Такой системой является наша история, наш народ, наше Отечество. Что значит переосмысливать историю? Говорят еще — глубже переосмысливать. Глубже переосмысливать — это интеллектуальный, нравственный и, я бы сказал, семиотический нонсенс. Приставка «пере» означает «переворачивание». Она несовместима с глубиной. Глубина определяется другим понятием — «проникновение». А проникновение немыслимо без любви. Тем более для сфер, наделенных способностью закрываться и ускользать. А именно такой сферой является российское бытие.
Итак, чтобы проникнуть, необходимо любить. Не любишь — не исследуй. Ненавидишь — держись подальше. Как можно исследовать социалистический период истории России, ненавидя его? Как можно любить Россию, ненавидя 70 лет народной истории и отрицая за ними право на благодать?
Проникнуть в советский период можно лишь с позиций подлинной любви к советскому. Когда полюбишь, тогда проникнешь, когда проникнешь, тебе откроется… Что? Кто?
ПРАВОСЛАВИЕ И КОММУНИЗММногое здесь находится вообще по ту сторону слов. А то, что описывается «вербально», требует по большей части несциентических описаний.
Русская литература XIX века открывает нам больше политических тайн, нежели умозаключения сциентически обусловленного и заданного «ненавидящего сознания». Русская литература XIX века породила и не могла не породить антибуржуазную большевистскую революцию. И слова Ленина о «зеркале» не так элементарны, как это представляется при поверхностном прочтении текста, адресованного политизированному читателю того времени.
Весь дух литературы XIX века России антибуржуазен. Весь код России — бегство от капитализма. Выдаваемая замуж невеста, бегущая из под венца, бегущая от респектабельного и благополучного жениха, — это символ России, не принявшей капитализм.
Движение большевиков в России, лишь по видимости марксистское, на деле было движением православным в своем ядре, в своих скрытых потенциях.
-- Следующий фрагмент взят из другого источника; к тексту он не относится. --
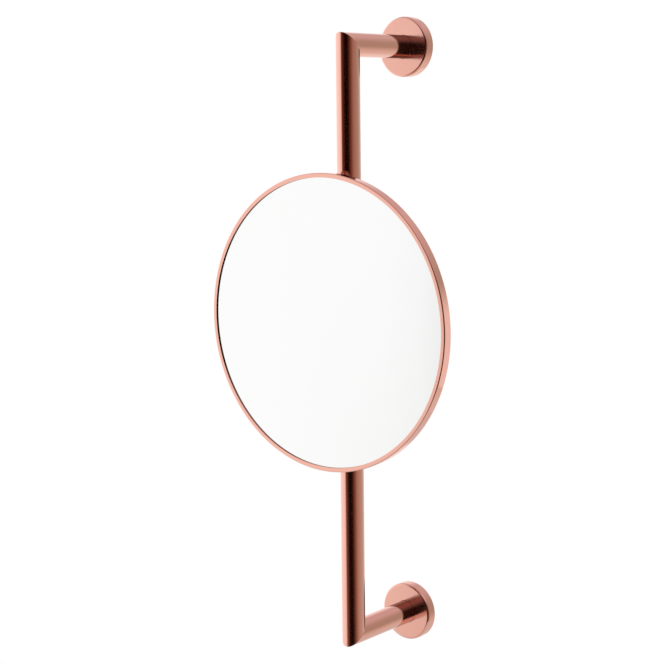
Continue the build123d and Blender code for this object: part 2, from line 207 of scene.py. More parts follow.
def hex_socket(place, direction, across, depth):
    """The hollow of a hexagon socket, to be cut out: it opens at this place."""
    corner = across / math.sqrt(3)
    socket = turned_piece("socket", [(corner, -depth), (corner, depth)], segments=6)
    return lay(socket, place, direction)


def soften(piece, width, segments=3, angle=35):
    """Rounds every edge sharper than this angle in degrees."""
    bevel = piece.modifiers.new("Soften", "BEVEL")
    bevel.width = width
    bevel.segments = segments
    bevel.limit_method = "ANGLE"
    bevel.angle_limit = math.radians(angle)
    apply_modifiers(piece)


def spoke(length, degrees, axis):
    """The end of an arm of this length along X, turned about an axis."""
    return Matrix.Rotation(math.radians(degrees), 3, axis) @ Vector((length, 0, 0))


def tongue(name, radius, width, length):
    """A bar that lies across X with its round end about the origin: it runs along Y by its length."""
    bpy.ops.object.select_all(action="DESELECT")
    bpy.ops.mesh.primitive_cylinder_add(vertices=96, radius=radius, depth=width)
    piece = name_piece(bpy.context.object, name)
    lay(piece, (0, 0, 0), TO_RIGHT)
    way = math.copysign(1, length)
    select_edges(piece, lambda place: place.y * way > -NEAR)
    bpy.ops.transform.translate(value=(0, length, 0))
    bpy.ops.object.mode_set(mode="OBJECT")
    return piece


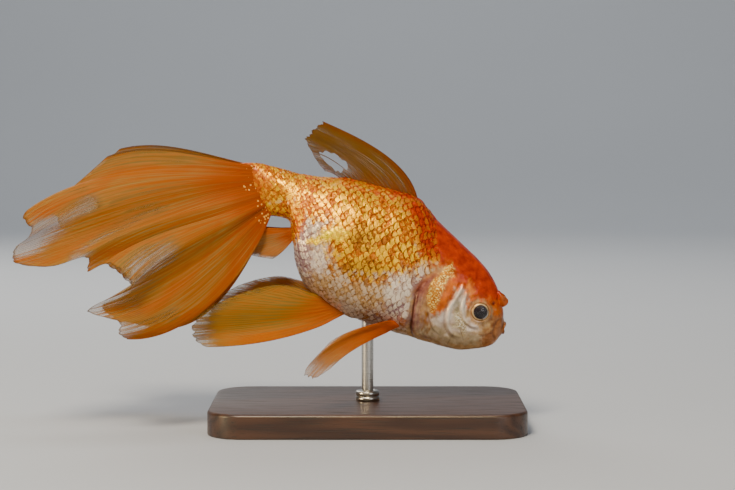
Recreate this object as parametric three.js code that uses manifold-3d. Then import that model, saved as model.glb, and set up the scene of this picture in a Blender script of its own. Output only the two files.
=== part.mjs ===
// A fancy goldfish of the fantail kind, life size, nosing down at the bottom, on a plain display stand.
// Millimetres, +Z up. The fish heads towards +X, and its right side faces -Y.
// The origin is the centre of the stand's underside.
import * as THREE from "three";
import { mergeVertices } from "three/addons/utils/BufferGeometryUtils.js";
import Module from "manifold-3d";

const wasm = await Module();
wasm.setup();

// ---------------------------------------------------------------- driving dimensions

const BASE = { length: 104, width: 66, thickness: 8, corner: 12, chamfer: 1 };
const ROD = { x: 0, radius: 2, ferruleRadius: 4, ferruleHeight: 3, reach: 40 };
const EYE = { x: 36.9, z: 38.5, radius: 4.0, standsProud: 1.35 };
const NOSTRIL_FLAP = { x: 44.2, y: 3.5, z: 42.3, length: 3.3, height: 2.2, thickness: 0.7, swing: 14,
  droop: 28 };
const FIN_THICKNESS = 0.6;
const GILL_PLATE_THICKNESS = 2.4;
const GAP = 0.3;
const BODY_FACETS = { along: 32, around: 26 };

// Ribs of the body from the lips to the root of the tail. Each runs from the back to the belly:
// back x, back z, belly x, belly z, half width, level of the widest place (-1 belly to 1 back), fullness.
const RIBS = [
  [45.7, 34.4, 44.9, 30.2, 2.3, 0.0, 2.0],
  [45.0, 39.8, 41.8, 26.8, 4.6, 0.0, 2.1],
  [43.3, 45.9, 36.6, 25.4, 6.9, -0.05, 2.2],
  [38.9, 53.1, 29.7, 25.1, 9.0, -0.1, 2.2],
  [31.6, 60.4, 21.7, 27.1, 10.7, -0.12, 2.2],
  [24.0, 67.7, 13.8, 29.5, 12.1, -0.18, 2.15],
  [16.2, 75.8, 4.2, 32.5, 13.6, -0.22, 2.1],
  [4.2, 79.3, -5.5, 36.4, 14.4, -0.25, 2.1],
  [-6.5, 82.0, -14.2, 41.4, 14.2, -0.25, 2.1],
  [-15.8, 82.7, -20.6, 46.6, 12.4, -0.25, 2.1],
  [-21.0, 83.4, -23.8, 53.8, 9.4, -0.2, 2.0],
  [-24.6, 84.2, -24.6, 61.0, 7.0, -0.1, 2.0],
  [-28.2, 85.3, -25.6, 67.6, 5.4, 0.0, 2.0],
  [-32.4, 86.4, -30.2, 69.6, 4.4, 0.0, 2.0],
  [-37.0, 87.4, -35.0, 69.8, 3.4, 0.0, 2.0],
];

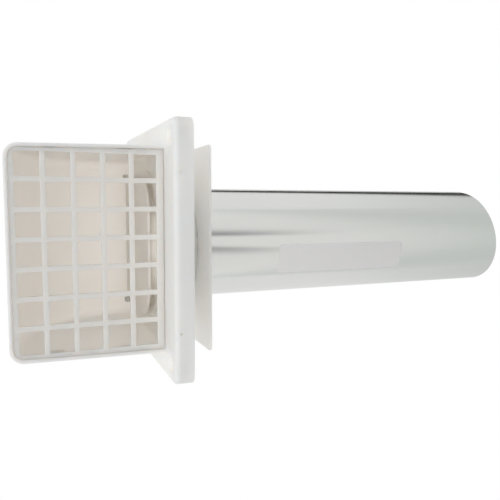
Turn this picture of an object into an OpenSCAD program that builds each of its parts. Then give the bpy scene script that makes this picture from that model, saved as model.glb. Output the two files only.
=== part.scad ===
// Wall vent hood with bird guard, damper flap, trim plate and tail pipe.
// The wall is the XZ plane: +Y runs into the wall along the pipe, -Y is outdoors, +Z is up.
// The origin is the centre of the duct on the flange's back face, where it meets the wall.

/* [Flange] */
// Side of the square flange
flange_w = 157; // [150:0.2:180]
// Depth of the flange from the wall to its front face
flange_depth = 11.6; // [10:0.2:16]
// Radius of the flange's four corners, seen from the front
flange_corner_r = 7.5; // [5:0.5:14]
// Radius of the flange's front edge
flange_edge_r = 3; // [1:0.25:4]
// Thickness of the flange's front plate
flange_face_t = 2.4; // [2:0.1:3]
// Thickness of the flange's four rims
flange_rim_t = 2.4; // [2:0.1:3.5]
// Distance between neighbouring screw holes
screw_spacing = 134.6; // [128:0.2:138]
// Diameter of a screw hole
screw_hole_d = 4.8; // [3.6:0.1:6]
// Diameter of the recess for a screw's head
screw_head_d = 9.6; // [8:0.2:11]
// Depth of the recess for a screw's head
screw_head_h = 2; // [1:0.25:3]
// Outer diameter of a screw boss
screw_boss_d = 13; // [12:0.5:15]
// Thickness of the ribs behind the flange
rib_t = 1.6; // [1.2:0.1:2.5]
// How far the ribs stop short of the wall
rib_recess = 1; // [0.5:0.25:3]
// Distance of each weep hole from the middle of the lower rim
weep_offset = 46.8; // [30:0.2:56]
// Diameter of a weep hole
weep_d = 1.6; // [1:0.1:2.5]
// Distance of the weep holes behind the flange's front face
weep_setback = 3.6; // [3.5:0.1:5]

/* [Hood] */
// Width of the hood where it leaves the flange
hood_w = 127.2; // [120:0.2:134]
// Width of the hood at its front
hood_front_w = 123.7; // [114:0.1:127]
// Depth of the hood from the flange's front face
hood_depth = 89; // [80:0.2:110]
// Height of the hood's top above the duct's axis
hood_top = 63.6; // [62:0.2:67]
// Depth of the mouth's edge below the duct's axis
mouth_drop = 54; // [52:0.2:60]
// Radius of the hood's front and upper edges
hood_edge_r = 8; // [4:0.5:12]
// Thickness of the hood's wall
hood_wall_t = 2.1; // [1.6:0.1:2.8]

/* [Duct collar and damper seat] */
// Depth of the pipe's socket from the wall
socket_depth = 6; // [4:0.25:8]
// Radial clearance between the pipe and its socket
socket_gap = 0.1; // [0.05:0.05:0.3]
// Thickness of the socket's wall
socket_wall_t = 2.6; // [2:0.1:4]
// Width of the shoulder at the bottom of the socket, which the pipe's end rests on
shoulder_w = 1.1; // [0.6:0.1:2]
// Outer diameter of the seat ring that the flap closes on
seat_d = 87; // [82:0.5:88]
// Thickness of the seat ring's wall
seat_wall_t = 2.2; // [1.6:0.1:2.6]
// Height of the seat ring at its top, from the flange's front face
seat_top_h = 2.8; // [2.2:0.1:4]
// Lean of the seat, which lets the flap fall shut
seat_lean = 2.6; // [1.5:0.1:4]
// Outer diameter of the raised step around the seat ring
step_d = 101; // [96:0.5:102]
// Height of the raised step
step_h = 1.6; // [0.8:0.1:1.8]

/* [Damper flap] */
// Width of the flap
flap_w = 90; // [86:0.5:92]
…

Чтобы мог победить капитализм, должны были утвердиться неправославные формулы спасения и избрания, должна была утвердиться мысль о мире, оставленном Богом.
Начало строительства капитализма коренится в новых представлениях о соотношении трансцендентного и имманентного и о связях между ними. То есть о том, что есть Спасение. Принять такие формулы спасения, которые земную жизнь освобождают от Бого-присутствия, принять безблагодатный мир Россия не хотела и не могла. Легко говорить о безблагодатном мире в зловонных городах Запада, и трудно принять его в стране просветленных березовых рощ.
Протестантизированный Синод лицемерно ратовал за чистоту Православия, а православную традицию удерживала атеистическая якобы литература. Глубоко православными по сути своей были Чехов и Чернышевский, Белинский и Добролюбов. И сбросить их, используя идею «двух литератур», сбросить их, противопоставляя их истовости лакировку православия, принимаемую в ту эпоху зачастую с теми же целями, с какими Яковлев и Горбачев клялись когда-то в верности коммунизму… Нет уж, увольте.
У православных имманентный мир просветлен Господом, и потому работать с этим миром как с материалом нельзя. Его надо любить, а капитализм и любовь несовместимы. И потому строить капитализм в мире, пропитанном русской литературой, невозможно. Вот если бы в России победила одна из ветвей старообрядчества или если бы Петр добил бы православие до конца, тогда, может быть, мы бы и имели капиталистическую Россию. Но я сомневаюсь, что в этом случае в искаженном и обезображенном лике мы бы узнали ее.
Думается, что технологии строительства капитализма в России и сегодня нет, а есть лишь технология убийства России, прикрываемая словами о новых общественных отношениях, о «смене общественно-политического строя».